* Exercise *
Reproduce, word for word, only the lines from the one containing "valve_body()" through the one containing "before = set(bpy.data.objects)", both included.
##########
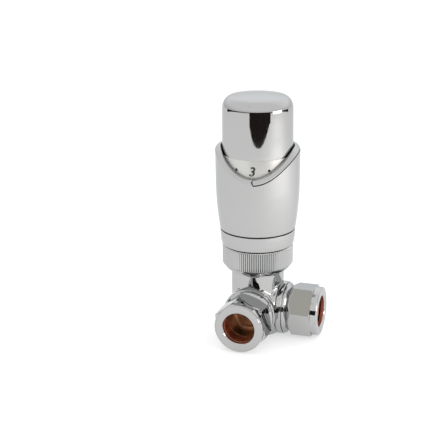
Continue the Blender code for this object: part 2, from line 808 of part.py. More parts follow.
def outer_sleeve():
    """The plated sleeve. Its rolled rim dips at the front so that the scale shows."""
    side_steps = 8
    rim_bottom = SLEEVE_SHOULDER + GAP
    inner_radius = SLEEVE_TOP_RADIUS - SLEEVE_WALL
    foot_bore = SLEEVE_FOOT_RADIUS - 1.3
    outline = [(SLEEVE_CREST_RADIUS, SLEEVE_CREST)]
    for across, up in arc((0.0, 0.0), 1.0, 68.0, 0.0, 3):
        radius = SLEEVE_TOP_RADIUS - LIP_ACROSS * (1.0 - across)
        outline.append((radius, SLEEVE_SHOULDER + LIP_UP * up))
    for step in range(1, side_steps + 1):
        height = SLEEVE_SHOULDER + (SLEEVE_BOTTOM - SLEEVE_SHOULDER) * step / side_steps
        outline.append((sleeve_radius(height), height))
    outline += [
        (foot_bore, SLEEVE_BOTTOM),
        (foot_bore, BASE_RIM_TOP),
        (inner_radius, WINDOW_BLEND_START),
        (inner_radius, SLEEVE_SHOULDER - SLEEVE_WALL),
        (RIM_BORE, rim_bottom),
        (RIM_BORE, SLEEVE_CREST - RIM_CHAMFER),
    ]
    sleeve = realised(turned("outer_sleeve", outline, OUTER_STEPS))
    for vertex in sleeve.data.vertices:
        drop = window_drop(vertex.co.x, vertex.co.y, vertex.co.z / MM)
        vertex.co.z -= drop * MM
    as_part(sleeve, HEAD_GROUP, chrome("outer_sleeve"))


def knob_outline(inset):
    """The knob's crowned top and its side, offset inwards by inset, from the axis down."""
    shoulder_steps = 4
    crown_steps = 3
    edge_radius = KNOB_EDGE_RADIUS
    crown = KNOB_TOP - KNOB_EDGE_HEIGHT
    steepest = math.radians(KNOB_SHOULDER_ANGLE)
    outline = []
    for step in range(crown_steps):
        part = step / crown_steps
        outline.append((edge_radius * part, KNOB_TOP - inset - crown * part**2))
    width = KNOB_TOP_RADIUS - edge_radius
    height = KNOB_EDGE_HEIGHT - KNOB_SHOULDER
    for step in range(shoulder_steps + 1):
        angle = steepest * (1.0 - step / shoulder_steps)
        across = edge_radius + width * math.cos(angle)
        up = KNOB_SHOULDER + height * math.sin(angle) / math.sin(steepest)
        outline.append((across - inset, up - inset * math.sin(angle)))
    outline.append((KNOB_BOTTOM_RADIUS - inset, KNOB_BOTTOM))
    return outline


def knob_cap():
    """The plated knob: a thin crowned cup."""
    outline = knob_outline(0.0) + knob_outline(KNOB_WALL)[::-1]
    as_part(turned("knob_cap", outline, OUTER_STEPS), KNOB_GROUP, chrome("knob_cap"))


def scale_ring():
    """The satin ring under the knob that carries the numbers."""
    scale = ring(
        "scale_ring",
        SCALE_BORE,
        SCALE_RADIUS,
        SCALE_BOTTOM,
        KNOB_BOTTOM - GAP,
        OUTER_STEPS,
    )
    as_part(scale, KNOB_GROUP, finish("scale_ring", (0.62, 0.62, 0.60), 0.35, 0.6))


def knob_hub():
    """The moulded core of the knob: its bore drives the carrier's lugs, its ledge holds it on."""
    outline = [
        (HUB_VENT_RADIUS, HUB_TOP),
        (HUB_RADIUS, HUB_TOP),
        (HUB_RADIUS, HUB_BOTTOM),
        (HUB_BORE, HUB_BOTTOM),
        (HUB_BORE, HUB_LEDGE_BOTTOM),
        (HUB_LEDGE_BORE, HUB_LEDGE_BOTTOM),
        (HUB_LEDGE_BORE, HUB_LEDGE_TOP),
        (HUB_BORE, HUB_LEDGE_TOP),
        (HUB_BORE, HUB_TOP - HUB_ROOF),
        (HUB_VENT_RADIUS, HUB_TOP - HUB_ROOF),
    ]
    as_part(turned("knob_hub", outline, INNER_STEPS), KNOB_GROUP, plastic("knob_hub", 0.16))


def knob_snap_ring():
    """The snap ring in the cage's groove that keeps the knob on."""
    bore = 11.8
    radius = 12.9
    thickness = 0.6
    opening = 6.0
    clip = c_ring("knob_snap_ring", bore, radius, SNAP_RING_HEIGHT, thickness, opening)
    as_part(clip, HEAD_GROUP, steel("knob_snap_ring"))


def sensor_carrier():
    """The cup that holds the sensor, with four lugs that reach through the cage's slots."""
    outline = [
        (0.0, CARRIER_TOP),
        (CARRIER_RADIUS, CARRIER_TOP),
        (CARRIER_RADIUS, CARRIER_BOTTOM),
        (0.0, CARRIER_BOTTOM),
    ]
    carrier = turned("sensor_carrier", outline, INNER_STEPS)
    height = LUG_TOP - LUG_BOTTOM
    centre = (0.0, 0.0, (LUG_TOP + LUG_BOTTOM) / 2.0)
    for name, size in (
        ("lugs_along_x", (2.0 * LUG_REACH, LUG_WIDTH, height)),
        ("lugs_along_y", (LUG_WIDTH, 2.0 * LUG_REACH, height)),
    ):
        combine(carrier, "UNION", as_cutter(block(name, size, centre), SENSOR_GROUP))
    inside = [
        (0.0, CARRIER_TOP + OVERSHOOT),
        (CARRIER_BORE, CARRIER_TOP + OVERSHOOT),
        (CARRIER_BORE, CARRIER_FLOOR),
        (PISTON_RADIUS + 2.0 * GAP, CARRIER_FLOOR),
        (PISTON_RADIUS + 2.0 * GAP, CARRIER_BOTTOM - OVERSHOOT),
        (0.0, CARRIER_BOTTOM - OVERSHOOT),
    ]
    tool = as_cutter(turned("carrier_bore", inside, INNER_STEPS), SENSOR_GROUP)
    combine(carrier, "DIFFERENCE", tool)
    as_part(carrier, SENSOR_GROUP, plastic("sensor_carrier", 0.75))


def sensor_capsule():
    """The liquid-filled sensor: a can with rounded ends and a blind bore for its piston."""
    bore = PISTON_RADIUS + GAP
    rounding_centre = (CAPSULE_RADIUS - CAPSULE_ROUNDING, CAPSULE_TOP - CAPSULE_ROUNDING)
    outline = [(0.0, CAPSULE_TOP)]
    outline += arc(rounding_centre, CAPSULE_ROUNDING, 90.0, 0.0, 3)
    outline += [
        (CAPSULE_RADIUS, CAPSULE_BOTTOM),
        (bore, CAPSULE_BOTTOM),
        (bore, CAPSULE_BORE_TOP),
        (0.0, CAPSULE_BORE_TOP),
    ]
    capsule = turned("sensor_capsule", outline, INNER_STEPS)
    as_part(capsule, SENSOR_GROUP, brass("sensor_capsule"))


def push_train():
    """What the sensor moves: its piston, the overrun spring in its housing, and the push rod."""
    piston = [
        (0.0, PISTON_TOP),
        (PISTON_RADIUS, PISTON_TOP),
        (PISTON_RADIUS, PISTON_BOTTOM),
        (0.0, PISTON_BOTTOM),
    ]
    as_part(turned("sensor_piston", piston, SMALL_STEPS), SENSOR_GROUP, steel("sensor_piston"))

    ceiling = HOUSING_TOP - HOUSING_ROOF
    lip_top = HOUSING_BOTTOM + HOUSING_LIP
    housing = [
        (0.0, HOUSING_TOP),
        (HOUSING_RADIUS, HOUSING_TOP),
        (HOUSING_RADIUS, HOUSING_BOTTOM),
        (ROD_RADIUS + GAP, HOUSING_BOTTOM),
        (ROD_RADIUS + GAP, lip_top),
        (HOUSING_BORE, lip_top),
        (HOUSING_BORE, ceiling),
        (0.0, ceiling),
    ]
    cup = turned("spring_housing", housing, SMALL_STEPS)
    as_part(cup, SENSOR_GROUP, plastic("spring_housing", 0.75))

    rod = [
        (0.0, ROD_GUIDE_TOP),
        (ROD_GUIDE_RADIUS, ROD_GUIDE_TOP),
        (ROD_GUIDE_RADIUS, ROD_FLANGE_TOP),
        (ROD_FLANGE_RADIUS, ROD_FLANGE_TOP),
        (ROD_FLANGE_RADIUS, ROD_FLANGE_BOTTOM),
        (ROD_RADIUS, ROD_FLANGE_BOTTOM),
        (ROD_RADIUS, ROD_BOTTOM),
        (0.0, ROD_BOTTOM),
    ]
    as_part(turned("push_rod", rod, SMALL_STEPS), SENSOR_GROUP, steel("push_rod"))
    spring = coil(
        "overrun_spring",
        OVERRUN_COIL_RADIUS,
        OVERRUN_WIRE_RADIUS,
        ROD_FLANGE_TOP + GAP,
        ceiling - GAP,
        OVERRUN_TURNS,
    )
    as_part(spring, SENSOR_GROUP, steel("overrun_spring"))


valve_body()
compression_nut("supply_nut", SUPPLY_GROUP, SUPPLY_HEX_ANGLE)
compression_nut("radiator_nut", RADIATOR_NUT_GROUP, RADIATOR_HEX_ANGLE)
olive("supply_olive", SUPPLY_GROUP)
olive("radiator_olive", RADIATOR_GROUP)
valve_insert()
gland()
stem_and_spring()
disc()
union_nut()
head_base()
base_collar()
outer_sleeve()
knob_cap()
scale_ring()
knob_hub()
knob_snap_ring()
sensor_carrier()
sensor_capsule()
push_train()
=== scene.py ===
"""Looks of the thermostatic radiator valve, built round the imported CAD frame.

Lengths in this script are millimetres, as on the drawing of the part, and MM turns them into
metres where a mesh is made. Turned outlines are half sections of (radius, height).
"""

import math

import bmesh
import bpy
import numpy as np
from mathutils import Matrix, Vector

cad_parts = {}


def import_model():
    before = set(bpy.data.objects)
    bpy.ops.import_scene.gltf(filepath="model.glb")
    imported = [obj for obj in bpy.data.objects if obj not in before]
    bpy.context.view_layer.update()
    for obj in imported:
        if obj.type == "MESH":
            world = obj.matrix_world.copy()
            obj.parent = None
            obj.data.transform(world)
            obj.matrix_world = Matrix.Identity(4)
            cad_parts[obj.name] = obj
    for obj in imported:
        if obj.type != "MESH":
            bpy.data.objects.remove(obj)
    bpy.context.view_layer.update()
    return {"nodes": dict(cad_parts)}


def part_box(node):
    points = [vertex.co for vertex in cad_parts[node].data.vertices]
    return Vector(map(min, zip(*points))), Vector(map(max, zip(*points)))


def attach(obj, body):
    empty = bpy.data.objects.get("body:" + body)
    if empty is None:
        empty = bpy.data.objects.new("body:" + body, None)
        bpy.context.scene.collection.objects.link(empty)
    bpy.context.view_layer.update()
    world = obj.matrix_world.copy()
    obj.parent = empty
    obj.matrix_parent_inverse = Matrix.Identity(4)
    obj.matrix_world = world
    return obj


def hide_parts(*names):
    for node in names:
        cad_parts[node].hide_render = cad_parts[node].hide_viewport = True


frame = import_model()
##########
* Solution for this task *
valve_body()
compression_nut("supply_nut", SUPPLY_GROUP, SUPPLY_HEX_ANGLE)
compression_nut("radiator_nut", RADIATOR_NUT_GROUP, RADIATOR_HEX_ANGLE)
olive("supply_olive", SUPPLY_GROUP)
olive("radiator_olive", RADIATOR_GROUP)
valve_insert()
gland()
stem_and_spring()
disc()
union_nut()
head_base()
base_collar()
outer_sleeve()
knob_cap()
scale_ring()
knob_hub()
knob_snap_ring()
sensor_carrier()
sensor_capsule()
push_train()
=== scene.py ===
"""Looks of the thermostatic radiator valve, built round the imported CAD frame.

Lengths in this script are millimetres, as on the drawing of the part, and MM turns them into
metres where a mesh is made. Turned outlines are half sections of (radius, height).
"""

import math

import bmesh
import bpy
import numpy as np
from mathutils import Matrix, Vector

cad_parts = {}


def import_model():
    before = set(bpy.data.objects)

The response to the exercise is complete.